Lukaschenko wettert gegen Olympionikin Timanowskaja

Schischow war vergangene Woche erhängt in einem Park der ukrainischen Hauptstadt Kiew aufgefunden worden. Die ukrainischen Behörden ermitteln unter anderem wegen »als Selbstmord getarnten Mordes«. Schischows Umfeld geht von einer »gezielten Operation« des belarussischen Geheimdienstes aus. Der 26-Jährige hatte eine Organisation geführt, die Belarussen bei der Emigration in die Ukraine hilft.

Der Vorfall belastet auch die Beziehungen der beiden Nachbarstaaten. Wolodymyr Selenskyj, Präsident der Ukraine, wies die Sicherheitsbehörden seines Landes infolge des mysteriösen Todes an, belarussischen Exilanten zusätzlichen Schutz zu gewähren.

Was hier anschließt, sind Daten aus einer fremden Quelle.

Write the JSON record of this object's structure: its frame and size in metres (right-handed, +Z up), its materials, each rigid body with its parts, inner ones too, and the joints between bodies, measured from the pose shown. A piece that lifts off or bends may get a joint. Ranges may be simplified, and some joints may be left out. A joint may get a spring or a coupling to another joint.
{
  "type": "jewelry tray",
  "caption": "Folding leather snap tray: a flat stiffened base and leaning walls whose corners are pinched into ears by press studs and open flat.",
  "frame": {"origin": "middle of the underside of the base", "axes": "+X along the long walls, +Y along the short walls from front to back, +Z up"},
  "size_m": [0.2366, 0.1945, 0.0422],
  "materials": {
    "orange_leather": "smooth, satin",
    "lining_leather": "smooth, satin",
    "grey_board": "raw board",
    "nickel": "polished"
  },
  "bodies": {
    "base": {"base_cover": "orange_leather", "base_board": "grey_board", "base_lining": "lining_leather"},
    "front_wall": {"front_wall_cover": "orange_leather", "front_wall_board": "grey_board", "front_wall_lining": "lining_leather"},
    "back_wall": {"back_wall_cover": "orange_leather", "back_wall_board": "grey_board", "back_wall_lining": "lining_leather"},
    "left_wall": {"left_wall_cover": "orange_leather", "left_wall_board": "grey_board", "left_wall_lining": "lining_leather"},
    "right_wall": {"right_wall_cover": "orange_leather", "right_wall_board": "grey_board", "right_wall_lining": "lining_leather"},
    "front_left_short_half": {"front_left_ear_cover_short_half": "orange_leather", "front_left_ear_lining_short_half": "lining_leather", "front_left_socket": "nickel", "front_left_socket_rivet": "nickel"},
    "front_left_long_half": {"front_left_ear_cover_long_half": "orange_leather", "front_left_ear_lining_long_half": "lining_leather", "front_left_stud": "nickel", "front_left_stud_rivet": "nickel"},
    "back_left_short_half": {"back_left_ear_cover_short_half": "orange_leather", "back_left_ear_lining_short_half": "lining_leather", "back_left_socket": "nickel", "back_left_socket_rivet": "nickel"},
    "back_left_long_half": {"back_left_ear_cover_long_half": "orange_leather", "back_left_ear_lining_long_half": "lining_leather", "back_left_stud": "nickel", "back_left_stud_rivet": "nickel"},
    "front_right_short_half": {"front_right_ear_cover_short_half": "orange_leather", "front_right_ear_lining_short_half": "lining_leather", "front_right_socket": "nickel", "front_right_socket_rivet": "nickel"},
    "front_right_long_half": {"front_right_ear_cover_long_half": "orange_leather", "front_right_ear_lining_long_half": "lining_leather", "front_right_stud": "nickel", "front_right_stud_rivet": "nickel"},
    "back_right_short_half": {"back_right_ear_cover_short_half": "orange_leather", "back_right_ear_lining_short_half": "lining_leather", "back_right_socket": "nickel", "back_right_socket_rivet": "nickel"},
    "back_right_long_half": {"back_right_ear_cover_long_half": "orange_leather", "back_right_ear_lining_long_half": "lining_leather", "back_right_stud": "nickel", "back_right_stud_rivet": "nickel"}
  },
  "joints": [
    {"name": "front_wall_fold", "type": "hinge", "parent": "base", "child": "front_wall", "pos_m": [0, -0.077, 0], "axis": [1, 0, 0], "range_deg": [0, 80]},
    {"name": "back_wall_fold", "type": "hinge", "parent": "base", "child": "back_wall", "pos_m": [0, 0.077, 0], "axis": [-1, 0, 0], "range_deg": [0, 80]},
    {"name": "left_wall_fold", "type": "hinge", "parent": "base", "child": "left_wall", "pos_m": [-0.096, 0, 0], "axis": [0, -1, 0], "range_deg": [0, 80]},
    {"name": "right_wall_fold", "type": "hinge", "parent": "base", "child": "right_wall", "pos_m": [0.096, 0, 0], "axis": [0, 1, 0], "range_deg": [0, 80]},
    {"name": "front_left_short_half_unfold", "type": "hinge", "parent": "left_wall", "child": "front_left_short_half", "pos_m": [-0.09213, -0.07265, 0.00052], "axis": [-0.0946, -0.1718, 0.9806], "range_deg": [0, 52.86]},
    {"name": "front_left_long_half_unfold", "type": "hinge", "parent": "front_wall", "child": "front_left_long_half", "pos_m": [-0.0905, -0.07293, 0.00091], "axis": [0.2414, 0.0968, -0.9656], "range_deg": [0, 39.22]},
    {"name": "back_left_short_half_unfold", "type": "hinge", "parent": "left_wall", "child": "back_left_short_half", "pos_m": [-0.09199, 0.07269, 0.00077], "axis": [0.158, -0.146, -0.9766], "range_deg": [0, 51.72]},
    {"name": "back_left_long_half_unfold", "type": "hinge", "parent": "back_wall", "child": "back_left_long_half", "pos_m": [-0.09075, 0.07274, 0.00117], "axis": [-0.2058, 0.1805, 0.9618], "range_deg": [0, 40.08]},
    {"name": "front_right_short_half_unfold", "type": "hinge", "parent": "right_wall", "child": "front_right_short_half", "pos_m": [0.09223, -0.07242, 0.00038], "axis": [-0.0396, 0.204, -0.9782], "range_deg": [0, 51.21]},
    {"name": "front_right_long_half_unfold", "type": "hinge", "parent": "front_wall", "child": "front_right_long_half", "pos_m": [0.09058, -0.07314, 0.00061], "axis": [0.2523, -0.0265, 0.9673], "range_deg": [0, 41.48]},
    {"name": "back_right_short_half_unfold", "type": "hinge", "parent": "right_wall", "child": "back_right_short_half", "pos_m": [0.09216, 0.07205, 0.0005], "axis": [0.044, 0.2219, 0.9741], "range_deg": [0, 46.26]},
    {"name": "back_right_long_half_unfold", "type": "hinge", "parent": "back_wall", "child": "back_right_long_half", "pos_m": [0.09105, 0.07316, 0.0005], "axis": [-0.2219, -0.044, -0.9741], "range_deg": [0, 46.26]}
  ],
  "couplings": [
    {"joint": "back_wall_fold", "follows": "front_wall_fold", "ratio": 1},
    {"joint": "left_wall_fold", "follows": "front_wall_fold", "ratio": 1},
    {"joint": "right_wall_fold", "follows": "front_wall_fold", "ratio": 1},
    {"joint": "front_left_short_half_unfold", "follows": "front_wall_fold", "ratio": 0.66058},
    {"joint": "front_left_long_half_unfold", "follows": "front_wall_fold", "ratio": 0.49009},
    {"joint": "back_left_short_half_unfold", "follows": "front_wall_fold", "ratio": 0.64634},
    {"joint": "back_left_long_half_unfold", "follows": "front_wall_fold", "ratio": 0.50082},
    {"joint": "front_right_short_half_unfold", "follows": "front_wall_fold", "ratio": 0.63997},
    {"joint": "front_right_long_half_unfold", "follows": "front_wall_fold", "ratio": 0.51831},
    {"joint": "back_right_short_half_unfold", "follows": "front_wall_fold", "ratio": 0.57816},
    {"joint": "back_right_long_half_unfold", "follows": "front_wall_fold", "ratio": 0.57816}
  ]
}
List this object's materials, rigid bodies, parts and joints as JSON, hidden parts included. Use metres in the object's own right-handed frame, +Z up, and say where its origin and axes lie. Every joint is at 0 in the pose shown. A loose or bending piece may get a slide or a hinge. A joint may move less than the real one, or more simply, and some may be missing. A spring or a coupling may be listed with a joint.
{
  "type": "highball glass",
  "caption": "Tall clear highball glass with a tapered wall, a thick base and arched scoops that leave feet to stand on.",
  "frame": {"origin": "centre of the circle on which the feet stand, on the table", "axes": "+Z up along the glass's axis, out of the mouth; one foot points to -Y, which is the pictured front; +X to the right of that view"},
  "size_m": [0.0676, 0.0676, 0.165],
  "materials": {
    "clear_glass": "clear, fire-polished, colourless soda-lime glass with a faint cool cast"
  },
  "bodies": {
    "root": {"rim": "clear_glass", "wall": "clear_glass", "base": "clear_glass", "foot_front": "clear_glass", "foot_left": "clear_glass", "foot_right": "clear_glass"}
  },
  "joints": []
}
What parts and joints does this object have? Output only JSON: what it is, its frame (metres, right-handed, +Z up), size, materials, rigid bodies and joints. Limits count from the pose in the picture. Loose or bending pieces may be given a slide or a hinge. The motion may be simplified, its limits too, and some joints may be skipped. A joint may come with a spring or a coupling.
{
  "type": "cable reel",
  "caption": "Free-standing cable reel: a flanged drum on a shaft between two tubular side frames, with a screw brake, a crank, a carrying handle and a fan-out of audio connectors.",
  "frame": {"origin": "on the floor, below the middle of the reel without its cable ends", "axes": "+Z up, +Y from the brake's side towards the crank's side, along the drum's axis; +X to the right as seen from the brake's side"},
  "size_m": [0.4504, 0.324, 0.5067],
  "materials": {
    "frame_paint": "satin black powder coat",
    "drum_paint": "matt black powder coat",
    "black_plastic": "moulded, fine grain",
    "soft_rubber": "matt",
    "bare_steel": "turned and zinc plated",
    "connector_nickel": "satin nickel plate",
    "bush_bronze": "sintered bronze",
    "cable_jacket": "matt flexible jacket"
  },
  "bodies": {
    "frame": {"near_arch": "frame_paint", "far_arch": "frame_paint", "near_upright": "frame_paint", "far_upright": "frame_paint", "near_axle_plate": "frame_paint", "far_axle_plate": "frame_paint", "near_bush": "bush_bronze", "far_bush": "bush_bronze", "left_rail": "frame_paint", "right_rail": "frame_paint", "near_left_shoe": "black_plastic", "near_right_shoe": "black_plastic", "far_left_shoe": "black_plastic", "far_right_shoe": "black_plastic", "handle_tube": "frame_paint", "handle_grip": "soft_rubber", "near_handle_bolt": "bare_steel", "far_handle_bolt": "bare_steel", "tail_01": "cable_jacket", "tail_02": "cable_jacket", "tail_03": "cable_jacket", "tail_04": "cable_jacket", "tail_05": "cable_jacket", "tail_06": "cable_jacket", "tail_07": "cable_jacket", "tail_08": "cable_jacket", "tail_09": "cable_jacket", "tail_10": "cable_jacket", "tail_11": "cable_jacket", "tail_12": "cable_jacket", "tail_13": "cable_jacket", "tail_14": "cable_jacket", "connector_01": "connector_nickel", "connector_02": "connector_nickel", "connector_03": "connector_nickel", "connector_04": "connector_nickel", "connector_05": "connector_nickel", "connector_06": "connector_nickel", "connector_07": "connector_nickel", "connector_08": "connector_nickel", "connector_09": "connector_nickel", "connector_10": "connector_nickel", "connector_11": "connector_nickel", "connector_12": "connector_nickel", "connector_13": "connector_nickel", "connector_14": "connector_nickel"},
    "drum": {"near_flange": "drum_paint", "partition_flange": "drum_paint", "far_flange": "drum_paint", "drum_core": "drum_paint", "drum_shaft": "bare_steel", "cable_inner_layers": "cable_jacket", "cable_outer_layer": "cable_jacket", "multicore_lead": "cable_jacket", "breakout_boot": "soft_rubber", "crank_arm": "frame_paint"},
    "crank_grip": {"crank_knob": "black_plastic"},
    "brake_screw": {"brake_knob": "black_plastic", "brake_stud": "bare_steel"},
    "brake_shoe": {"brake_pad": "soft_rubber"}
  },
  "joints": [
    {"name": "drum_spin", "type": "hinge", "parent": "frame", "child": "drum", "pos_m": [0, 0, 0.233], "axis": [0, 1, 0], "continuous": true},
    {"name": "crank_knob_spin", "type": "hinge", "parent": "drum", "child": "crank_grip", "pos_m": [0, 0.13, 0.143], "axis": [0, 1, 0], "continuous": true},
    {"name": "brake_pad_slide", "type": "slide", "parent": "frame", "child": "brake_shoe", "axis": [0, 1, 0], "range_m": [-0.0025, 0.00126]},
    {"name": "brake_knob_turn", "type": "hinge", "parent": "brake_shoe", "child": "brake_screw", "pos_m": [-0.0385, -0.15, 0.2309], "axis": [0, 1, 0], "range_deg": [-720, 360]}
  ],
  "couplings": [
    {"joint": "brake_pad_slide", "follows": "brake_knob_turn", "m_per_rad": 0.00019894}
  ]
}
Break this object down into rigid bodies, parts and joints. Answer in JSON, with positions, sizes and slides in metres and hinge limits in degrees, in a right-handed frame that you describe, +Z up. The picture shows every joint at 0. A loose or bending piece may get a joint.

Lukaschenko wetterte bei der Pressekonferenz ein Jahr nach seiner umstrittenen Wiederwahl auch gegen die belarussische Olympia-Teilnehmerin Kristina Timanowskaja. Die Sprinterin hatte bei den Spielen in Tokio erklärt, sie fürchte, entführt zu werden, nachdem sie Sportfunktioniäre ihres Landes kritisiert hatte. Sie verließ daraufhin Japan und begab sich nach Polen, wo sie ein humanitäres Visum erhielt.

»Sie hätte das niemals allein gemacht«, sagte Lukaschenko. »Sie wurde von ihren polnischen Kumpels angeleitet.«

Der seit fast drei Jahrzehnten autoritär regierende Staatschef war vor einem Jahr trotz massiver Betrugsvorwürfe zum Sieger der Präsidentschaftswahl erklärt worden. Dies löste in Belarus beispiellose Massenproteste aus, die von den Sicherheitskräften brutal niedergeschlagen wurden. Seitdem gehen die Behörden mit zunehmender Härte gegen Regierungskritiker vor. Viele Belarussen fliehen angesichts der Repression in die benachbarte Ukraine, nach Polen oder Litauen.